The Grok4Fast model released by xAI has achieved a major breakthrough in computation and operational costs, while also performing well in performance tests, providing users with an efficient and economical solution.
【AiBase Summary:】
🧠 Grok4Fast reduces computational requirements by 40%, improving the efficiency of handling complex tasks.
💰 The cost of running a single task is reduced by 98%, offering opportunities to save enterprise expenses.
📊 It performs exceptionally well in GPQA Diamond and AIME2025 benchmarks, demonstrating strong performance.
7. YouTube Launches New Tools and Features to Help Creators Achieve Greater Success
YouTube announced several new features and tools during its annual event, covering live streaming, monetization methods, and AI-assisted creation. These updates aim to improve content management efficiency and viewer engagement for creators.
【AiBase Summary:】
🎥 New studio features: Introduce inspiration tags, title A/B testing, and portrait recognition tools to help creators manage content.

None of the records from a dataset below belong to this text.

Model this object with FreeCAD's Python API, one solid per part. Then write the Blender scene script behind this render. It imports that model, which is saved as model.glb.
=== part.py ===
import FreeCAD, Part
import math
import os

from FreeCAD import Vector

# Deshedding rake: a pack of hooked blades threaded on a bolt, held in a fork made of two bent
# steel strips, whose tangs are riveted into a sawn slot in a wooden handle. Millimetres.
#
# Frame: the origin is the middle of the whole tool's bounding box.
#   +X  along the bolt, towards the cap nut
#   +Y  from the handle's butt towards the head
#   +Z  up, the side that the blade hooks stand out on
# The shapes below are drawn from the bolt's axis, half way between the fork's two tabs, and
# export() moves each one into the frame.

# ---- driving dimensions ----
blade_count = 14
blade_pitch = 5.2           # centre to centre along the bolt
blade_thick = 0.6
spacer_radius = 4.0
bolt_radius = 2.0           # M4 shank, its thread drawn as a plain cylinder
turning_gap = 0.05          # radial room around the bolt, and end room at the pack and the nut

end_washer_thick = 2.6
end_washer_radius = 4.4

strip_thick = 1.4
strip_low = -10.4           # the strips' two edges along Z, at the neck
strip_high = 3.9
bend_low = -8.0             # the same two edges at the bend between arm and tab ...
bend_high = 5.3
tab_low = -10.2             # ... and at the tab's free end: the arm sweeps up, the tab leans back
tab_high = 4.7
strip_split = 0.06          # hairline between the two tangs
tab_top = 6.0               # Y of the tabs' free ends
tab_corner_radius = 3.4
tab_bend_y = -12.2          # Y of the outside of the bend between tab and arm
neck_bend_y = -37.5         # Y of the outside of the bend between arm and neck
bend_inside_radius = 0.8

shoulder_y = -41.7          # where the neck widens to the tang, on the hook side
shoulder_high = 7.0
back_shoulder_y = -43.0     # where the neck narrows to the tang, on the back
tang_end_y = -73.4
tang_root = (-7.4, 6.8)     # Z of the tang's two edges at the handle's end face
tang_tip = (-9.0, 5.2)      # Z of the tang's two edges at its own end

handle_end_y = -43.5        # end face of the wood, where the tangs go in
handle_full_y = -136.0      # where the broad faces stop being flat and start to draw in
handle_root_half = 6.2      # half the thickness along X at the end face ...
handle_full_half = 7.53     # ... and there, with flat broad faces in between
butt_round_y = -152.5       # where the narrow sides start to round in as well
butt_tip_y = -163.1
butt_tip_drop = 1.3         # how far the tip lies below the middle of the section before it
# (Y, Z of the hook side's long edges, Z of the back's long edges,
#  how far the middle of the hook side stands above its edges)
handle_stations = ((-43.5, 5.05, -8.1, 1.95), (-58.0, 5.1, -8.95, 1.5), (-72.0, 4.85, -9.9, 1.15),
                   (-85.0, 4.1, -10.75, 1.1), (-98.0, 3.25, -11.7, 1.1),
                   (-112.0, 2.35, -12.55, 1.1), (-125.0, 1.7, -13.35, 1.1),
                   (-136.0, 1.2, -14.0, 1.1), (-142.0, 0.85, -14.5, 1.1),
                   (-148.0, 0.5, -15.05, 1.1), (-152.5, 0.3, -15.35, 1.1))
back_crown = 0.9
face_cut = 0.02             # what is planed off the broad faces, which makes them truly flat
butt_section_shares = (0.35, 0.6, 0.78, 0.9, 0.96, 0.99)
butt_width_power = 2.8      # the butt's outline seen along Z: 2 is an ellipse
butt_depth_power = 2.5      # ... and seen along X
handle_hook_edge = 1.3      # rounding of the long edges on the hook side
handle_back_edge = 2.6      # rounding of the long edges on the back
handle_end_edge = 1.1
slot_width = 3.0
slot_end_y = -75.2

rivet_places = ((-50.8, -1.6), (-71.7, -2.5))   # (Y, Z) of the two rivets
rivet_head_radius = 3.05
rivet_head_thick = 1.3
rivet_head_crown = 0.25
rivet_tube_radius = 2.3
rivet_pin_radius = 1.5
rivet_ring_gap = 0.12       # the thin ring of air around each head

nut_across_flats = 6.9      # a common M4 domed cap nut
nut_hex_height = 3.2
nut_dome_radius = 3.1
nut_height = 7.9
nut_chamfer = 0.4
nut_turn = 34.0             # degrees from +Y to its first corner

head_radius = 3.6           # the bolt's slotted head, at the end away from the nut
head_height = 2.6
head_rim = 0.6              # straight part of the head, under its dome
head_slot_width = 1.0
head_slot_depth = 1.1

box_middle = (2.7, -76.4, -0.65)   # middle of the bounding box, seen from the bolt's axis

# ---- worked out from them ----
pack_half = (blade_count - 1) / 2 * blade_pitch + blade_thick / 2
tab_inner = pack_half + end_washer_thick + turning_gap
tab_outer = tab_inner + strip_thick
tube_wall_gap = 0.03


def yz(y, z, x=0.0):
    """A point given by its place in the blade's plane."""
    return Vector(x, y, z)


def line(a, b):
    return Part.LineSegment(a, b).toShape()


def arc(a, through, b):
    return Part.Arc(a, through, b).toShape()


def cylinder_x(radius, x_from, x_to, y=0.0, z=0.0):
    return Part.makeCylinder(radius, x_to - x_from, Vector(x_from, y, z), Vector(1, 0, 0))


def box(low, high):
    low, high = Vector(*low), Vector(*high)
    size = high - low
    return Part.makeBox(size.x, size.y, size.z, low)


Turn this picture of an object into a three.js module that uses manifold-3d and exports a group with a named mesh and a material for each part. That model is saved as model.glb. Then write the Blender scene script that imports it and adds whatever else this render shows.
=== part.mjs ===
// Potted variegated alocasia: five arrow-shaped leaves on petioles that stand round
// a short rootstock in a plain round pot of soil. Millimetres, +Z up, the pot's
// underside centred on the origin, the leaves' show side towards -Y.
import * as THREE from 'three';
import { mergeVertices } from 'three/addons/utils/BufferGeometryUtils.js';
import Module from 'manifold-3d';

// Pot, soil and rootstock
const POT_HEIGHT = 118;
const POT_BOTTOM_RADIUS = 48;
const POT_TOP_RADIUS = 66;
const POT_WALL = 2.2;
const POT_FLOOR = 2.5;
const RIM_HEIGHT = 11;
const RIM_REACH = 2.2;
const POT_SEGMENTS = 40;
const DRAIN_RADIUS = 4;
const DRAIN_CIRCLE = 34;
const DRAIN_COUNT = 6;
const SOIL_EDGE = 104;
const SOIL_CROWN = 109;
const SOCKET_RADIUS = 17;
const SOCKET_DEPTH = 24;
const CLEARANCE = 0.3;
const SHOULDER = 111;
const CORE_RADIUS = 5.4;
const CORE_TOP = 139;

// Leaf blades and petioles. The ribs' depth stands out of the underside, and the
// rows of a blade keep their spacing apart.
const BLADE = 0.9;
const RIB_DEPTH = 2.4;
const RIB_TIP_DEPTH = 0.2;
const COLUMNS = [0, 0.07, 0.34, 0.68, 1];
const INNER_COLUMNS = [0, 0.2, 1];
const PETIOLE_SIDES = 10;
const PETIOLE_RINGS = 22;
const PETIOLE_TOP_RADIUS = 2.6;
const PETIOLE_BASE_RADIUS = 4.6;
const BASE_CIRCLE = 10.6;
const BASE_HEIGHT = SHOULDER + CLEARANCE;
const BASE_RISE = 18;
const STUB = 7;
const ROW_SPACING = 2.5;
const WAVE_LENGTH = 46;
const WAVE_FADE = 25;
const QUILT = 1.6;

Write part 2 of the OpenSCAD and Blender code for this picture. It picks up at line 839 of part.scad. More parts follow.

🎮 Live streaming upgrade: Support games, landscape and portrait live streaming, and AI automatic highlighting features, enhancing the live streaming experience.
💰 New monetization methods: Through brand collaborations and shopping plans, creators can gain more revenue opportunities.
8. IBM Launches Granite-Docling-258M Model, Bringing Breakthroughs in Document Conversion Technology
IBM released the lightweight visual language AI model Granite-Docling-258M, designed specifically for document processing. The model excels in recognition accuracy, multilingual support, and handling of document elements, retaining the original document layout structure and supporting various output formats.
【AiBase Summary:】
📄 Lightweight model: Granite-Docling-258M is designed for file conversion, with 258 million parameters.
🔍 High accuracy: The model significantly improves recognition accuracy compared to traditional OCR software.
🌍 Multilingual support: Currently supports Chinese, Arabic, and Japanese, with plans to expand to more languages in the future.
More details: https://huggingface.co/ibm-granite/granite-docling-258M
9. Chinese Academy of Sciences Launches SpikingBrain, a Brain-like Large Model: Achieving a Hundredfold Speed Increase with 2% Data
The brain-like large model SpikingBrain launched by the Chinese Academy of Sciences demonstrates amazing speed and efficiency when processing long texts. Its innovative architecture and algorithms have brought significant breakthroughs to the field of artificial intelligence.
【AiBase Summary:】
🧠 The SpikingBrain model uses a hybrid linear attention architecture, reducing computational complexity from quadratic to linear.
💡 The adaptive threshold spiking neuron mechanism significantly reduces energy consumption, achieving high computational sparsity.
🚀 The model processes long texts 100 times faster than mainstream models, using only 2% of the training data.
More details: https://github.com/BICLab/SpikingBrain-7B
10. OpenAI CEO Reveals New Compute-Intensive Feature, Limited to Pro Users
OpenAI CEO Sam Altman announced that the company will launch a series of new services requiring more computing resources in the coming weeks, initially available only to Pro subscribers and possibly involving additional fees. Despite this, Altman stated that OpenAI's goal is to reduce the cost of intelligent services, making them more widely accessible.
【AiBase Summary:】
🚀 OpenAI will launch compute-intensive new services, initially limited to Pro users.
💰 New features may involve additional fees to cope with high computing costs.
💡 Altman emphasized that reducing the cost of intelligent services and increasing accessibility is a long-term goal.